Muhajir Modern
"Muhajir Modern"
Fenomena pejuang asing itu sudah ada sejak dulu.
Entah dengan sukarela maupun dibayar.
Di masa perang pasca kemerdekaan Indonesia, sejumlah eks tentara Jepang yang enggan pulang dan bersimpati dengan Republik, memilih sukarela berjuang bersama rakyat untuk melawan agresi Belanda.
Indonesia merdeka penuh, mereka memilih jadi WNI, masuk Islam, menikah dan meninggal di sini.
Kalau Prancis dan Inggris memiliki tentara bayaran asing nan elit yang ditugaskan di garis depan. Yaitu Legionaire untuk Perancis dan Gurkha untuk Inggris.
Gurkha sengaja disanjung tinggi, dipuji atau dilebih-lebihkan reputasinya, tujuannya sederhana, agar mau mati duluan di depan orang Inggris.
Di dunia Islam sendiri, setiap medan tempur yang melibatkan umat Islam, terutama yang dizhalimi, pasti menjadi magnet bagi sukarelawan asing.
Misalnya perang Afghan-Soviet, menarik ribuan pemuda Arab hingga ASEAN untuk bergabung ke sana. Meski setelah menang sukarelawan asing malah mendapat resistensi dari faksi lokal.
Tanpa kontrol atau manajemen yang tepat di tengah banyaknya interaksi maupun gesekan, sejumlah orang kemudian menyempal jadi takfiri.
Apalagi yang datang ke sana cuma latihan tanpa dapat rasanya perang karena sudah kadung selesai, dan cuma dapat ribut antar faksi. Segelintir orang ketika pulkam langsung alih profesi jadi distributor petasan bergotri (teroris).
Namun kisah lebih tragis dialami sukarelawan di perang Bosnia dan Chechnya.
Untuk Bosnia yang akhirnya jadi negara sekuler bagi kue kesukuan, kombatan asing pastinya dilepeh. Karena aspirasi politik mereka jauh panggang dari api. Padahal mereka banyak yang mati. Yang hidup pun jadi buronan, plus sudah hilang pula kewarganegaraan asalnya.
Sementara di Chechnya, karena di perang kedua kekuatan Muslim posisi kalah, sukarelawan asing langsung disalahkan oleh geng Kadyrov yang membelot ke Putin. Katanya mereka membawa ajaran Wahabi, lebih berbahaya dari bom-bom Rusia yang meratakan kota Grozny dan membunuh 100 ribu warga sipil.

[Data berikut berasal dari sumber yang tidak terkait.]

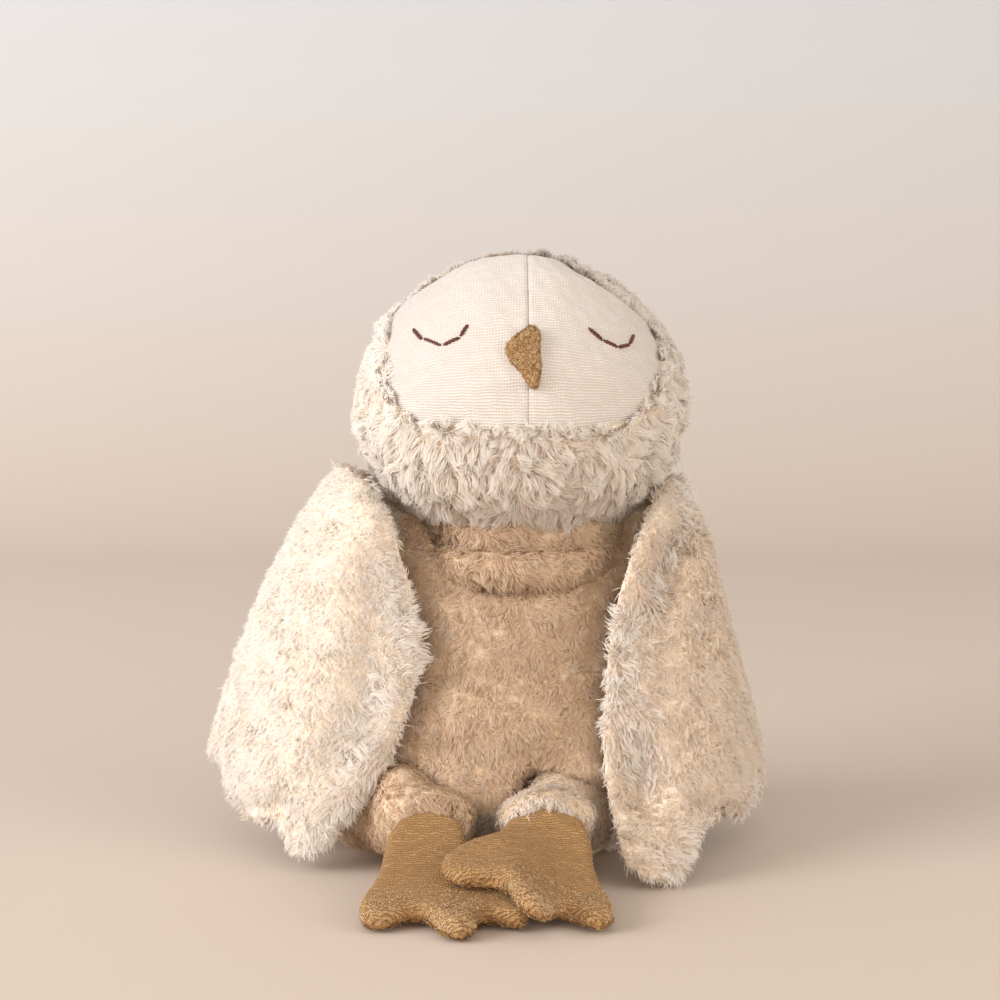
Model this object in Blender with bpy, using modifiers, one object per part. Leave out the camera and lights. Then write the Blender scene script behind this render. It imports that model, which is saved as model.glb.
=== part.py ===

Siap-siaplah diburu bahkan diracun.
Kalau di Palestina, sepertinya Hamas menolak bantuan pejuang asing, apalagi kalau membawa bendera sendiri. Dulu organisasi yang coba dibikin UbL di Gaza langsung ditumpas, karena dianggap berbahaya buat kestabilan Gaza, terlebih ideologi umum kelompok UbL waktu itu dianggap takfiri.
Akhirnya ke Suriah, baru di sini ada preseden baru treatment pada sukarelawan asing di dunia Islam. Jaulani (Ahmad Sl-Sharaa) menerima mereka dengan tangan terbuka sebagai warga Suriah. Bahkan etnis Uighur/Turkistan sampai dibuatkan pengumuman khusus untuk mendapatkan jaminan pendidikan.
Sebenarnya bukan hal baru juga, kalau kembali ke masa lalu Indonesia, dimana mantan tentara Jepang dan Muhammad Idjon Djanbie yang jadi pahlawan di sini, tapi mungkin dianggap anggota militan di negara asalnya.